Nous, les membres du Regroupement des centres d’artistes autogérés du Québec (RCAAQ), nous mobilisons pour exprimer notre désarroi face aux conditions salariales précaires qui caractérisent le milieu de l’art actuel.

Les centres d’artistes autogérés sont les racines de la création en art actuel et ont besoin d’être nourris et enrichis. Ensemble, nous représentons un réseau unique et effervescent, générant une grande richesse de pratiques artistiques et organisationnelles au Québec.

Notre écosystème et celui des arts visuels en général, souffrent pourtant d’un manque flagrant de visibilité et de soutien financier. Aggravée par la pandémie, la précarité des conditions de travail et salariales dans nos organismes demeure une des plus marquées parmi les secteurs culturels. Alors que les barèmes RAAV/CARFAC pour le paiement des artistes ont été revus à la hausse et majorés pour les quatre prochaines années, il est maintenant impératif d’élever le plancher salarial minimal pour les travailleur.euse.s des centres d’artistes et de reconnaître la juste valeur d’une main-d’œuvre hautement qualifiée et souvent très scolarisée.

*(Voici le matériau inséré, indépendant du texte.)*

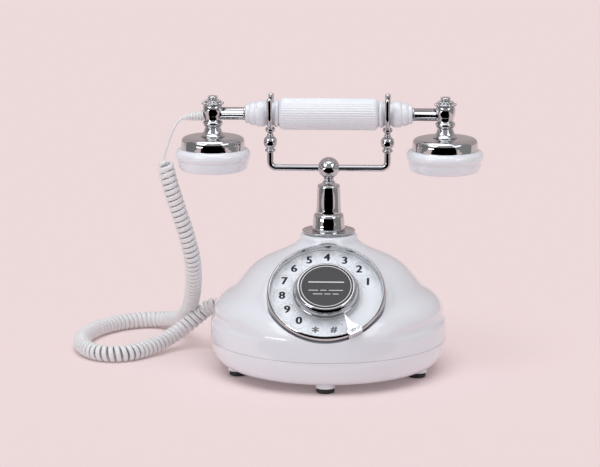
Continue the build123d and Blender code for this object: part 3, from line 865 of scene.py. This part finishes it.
class PHONE_OT_grip(bpy.types.Operator):
    """Turn the fluted grip, its ringed sleeves and the arm tubes"""
    bl_idname = "phone.grip"
    bl_label = "Grip"

    def execute(self, context):
        dress(self.fluted_barrel(), "grip_barrel", "handset", "white", ("handset_grip",))
        for side, word in ((-1, "left"), (1, "right")):
            outline = [
                (31.2, 0, 1), (31.2, 7.5, 1), (39.8, 7.5, 1), (39.8, 9.8), (40.8, 10.9), (42.4, 10.6),
                (44.0, 9.2), (45.8, 8.4), (47.4, 8.35), (49.0, 8.8), (50.6, 9.8), (52.4, 10.4), (54.4, 10.55),
                (56.2, 10.4), (57.3, 9.9), (57.8, 9.2, 1), (58.2, 9.1, 1), (59.6, 9.5), (61.2, 9.2),
                (62.5, 8.5), (63.0, 8.0, 1), (63.4, 7.7, 1), (65.2, 7.8), (66.0, 7.3), (66.3, 6.4),
                (66.0, 5.0, 1), (58.9, 5.0, 1), (58.9, 0, 1)
            ]
            sleeve = turned([(side * p[0], *p[1:]) for p in outline], AXIS, steps=80, axis=(1, 0, 0))
            dress(sleeve, f"grip_ringed_sleeve_{word}", "handset", "white",
                  (f"grip_sleeve_{word}",))
            tube = [
                (59.1, 0, 1), (59.1, 4.95, 1), (66.4, 4.95, 1), (66.5, 5.3), (67.3, 5.45), (67.9, 5.1, 1),
                (84.2, 5.1, 1), (84.4, 4.95, 1), (86.4, 4.95, 1), (86.4, 0, 1)
            ]
            arm = turned([(side * p[0], *p[1:]) for p in tube], AXIS, steps=64, axis=(1, 0, 0))
            plated(arm, f"arm_rod_{word}", "handset", f"arm_tube_{word}")
        return {"FINISHED"}

    def fluted_barrel(self):
        """Spin the barrel with three lines to a flute, then draw every third line in."""
        half, flutes = GRIP_HALF, sizes().flutes
        outer = [
            (-half, 7.6, 1), (-half, 9.6, 1), (-half + 0.8, 11.2, 1), (-half + 2.2, 12.4, 1),
            (-half + 3.6, GRIP_R, 1), (half - 3.6, GRIP_R, 1), (half - 2.2, 12.4, 1), (half - 0.8, 11.2, 1),
            (half, 9.6, 1), (half, 7.6, 1)
        ]
        barrel = turned(outer, steps=3 * flutes, closed=True, axis=(1, 0, 0))
        whole(barrel)
        bpy.ops.mesh.select_all(action="DESELECT")
        leave_edit()
        for v in barrel.data.vertices:
            line = round(atan2(v.co.z, v.co.y) / tau * 3 * flutes)
            v.select = line % 3 == 0 and hypot(v.co.y, v.co.z) > 12.2 * MM
        pick(barrel)
        bpy.ops.object.mode_set(mode="EDIT")
        bpy.ops.transform.resize(value=(1, 0.975, 0.975), center_override=(0, 0, 0))
        leave_edit()
        modified(barrel, "BEVEL", width=0.12 * MM, segments=2, limit_method="ANGLE", angle_limit=radians(14))
        smoothed(barrel, 50)
        set_down(barrel, AXIS)
        return barrel


class PHONE_OT_handset_ends(bpy.types.Operator):
    """Make the mouth and ear ends: urn post, petal finial, plated cup, cap with sound holes"""
    bl_idname = "phone.handset_ends"
    bl_label = "Handset ends"

    def execute(self, context):
        for side, word, k in ((-1, "mouth", 1.0), (1, "ear", EAR_SCALE)):
            put = Matrix.Translation((side * END_X * MM, 0, 0))
            urn = turned([
                (0, 189.6, 1), (9.3, 189.6, 1), (9.7, 190.1), (9.2, 191.0), (8.3, 191.9), (7.3, 193.6),
                (6.5, 196.2), (6.3, 197.6), (6.6, 198.2, 1), (7.3, 198.5), (8.0, 200.2), (7.3, 201.9),
                (6.6, 202.2, 1), (6.3, 203.2), (6.6, 205.0), (7.4, 207.6), (7.9, 210.4), (7.8, 212.6),
                (7.2, 214.4), (6.3, 215.3, 1), (0, 215.3, 1)
            ], put, steps=72)
            plated(urn, f"{word}_urn_post", "handset", f"{word}_post")
            plated(self.finial(side), f"{word}_petal_finial", "handset", f"{word}_finial")
            cup = turned([
                (0, 189.6, 1), (17.5, 189.6), (21.4, 189.3), (23.6, 188.5), (24.9, 187.0), (25.3, 185.2),
                (25.4, 183.0), (25.4, 180.0, 1), (23.6, 180.0, 1), (23.6, 173.2, 1), (21.8, 173.2, 1),
                (21.8, 186, 1), (0, 186, 1)
            ], put, steps=120, scale=k)
            plated(cup, f"{word}_plated_cup", "handset", f"{word}_cup")
            cap = turned([
                (23.9, 179.9, 1), (25.6, 180.0), (27.6, 179.4), (29.2, 177.9), (30.0, 175.6), (29.9, 173.6),
                (29.2, 172.0), (28.5, 171.3, 1), (28.35, 170.9, 1), (28.2, 168.2), (27.6, 165.4), (26.6, 163.6),
                (25.0, 162.7), (23.0, 162.4), (14.0, 162.4), (0, 162.4, 1), (0, 164.8, 1), (23.2, 164.8, 1),
                (23.7, 172, 1)
            ], put, steps=120, scale=k, closed=True)
            carved(cap, self.sound_holes(side))
            smoothed(cap, 34)
            dress(cap, f"{word}_cap_moulding", "handset", "white", (f"{word}_cap",))
        return {"FINISHED"}

    def finial(self, side):
        """Ring of petals round a small turned knob."""
        x = side * END_X
        parts = [turned([
            (0, 215.3, 1), (6.8, 215.3, 1), (7.8, 215.6), (8.1, 216.1), (7.8, 216.7), (6.9, 217.1),
            (6.1, 217.6), (5.9, 218.3), (4.9, 218.9), (3.5, 219.2), (3.3, 219.7), (4.0, 220.4), (4.1, 221.1),
            (3.4, 221.9), (1.8, 222.3), (0, 222.4, 1)
        ], Matrix.Translation((x * MM, 0, 0)), steps=48)]
        for ring, radius, height, count in ((7.7, 1.4, 216.2, 14), (5.6, 1.0, 218.3, 12), (3.2, 0.8, 221.6, 8)):
            for i in range(count):
                turn = tau * (i + 0.5) / count
                leave_edit()
                bpy.ops.mesh.primitive_uv_sphere_add(segments=18, ring_count=12, radius=radius * MM, location=(
                    (x + ring * cos(turn)) * MM, ring * sin(turn) * MM, height * MM), scale=(1, 1, 0.72))
                bpy.ops.object.shade_smooth()
                parts.append(bpy.context.object)
        piece = joined(parts)
        bpy.ops.object.transform_apply(location=True, rotation=True, scale=True)
        return piece

    def sound_holes(self, side):
        spots = [(0, 0)] + [(ring * cos(tau * (i / count + lag)), ring * sin(tau * (i / count + lag)))
                            for ring, count, lag in ((6, 6, 0), (12, 12, 1 / 24)) for i in range(count)]
        parts = []
        for x, y in spots:
            leave_edit()
            bpy.ops.mesh.primitive_cylinder_add(vertices=20, radius=1.1 * MM, depth=6 * MM,
                                                location=((side * END_X + x) * MM, y * MM, 163.4 * MM))
            parts.append(bpy.context.object)
        return joined(parts)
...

La récente étude conduite par le RCAAQ en collaboration avec l’INRS, Financement et ressources humaines dans les centres d’artistes membres du RCAAQ, révèle un important retard salarial dans notre milieu. Des salaires de base et des conditions de rémunération en deçà du marché compliquent la rétention des compétences au sein des équipes. Cela contribue à une fragilisation structurelle et à l’épuisement professionnel dû à une charge de travail trop écrasante. Cette situation entrave le développement organisationnel et économique, ainsi que la capacité à soutenir les artistes adéquatement : qu’il s’agisse de leur offrir des redevances conséquentes aux exigences de la nouvelle Loi 35 ou encore à promouvoir leurs œuvres auprès de publics plus variés. La consolidation des centres d’artistes est donc primordiale et représente une véritable condition d’existence pour les artistes en art actuel.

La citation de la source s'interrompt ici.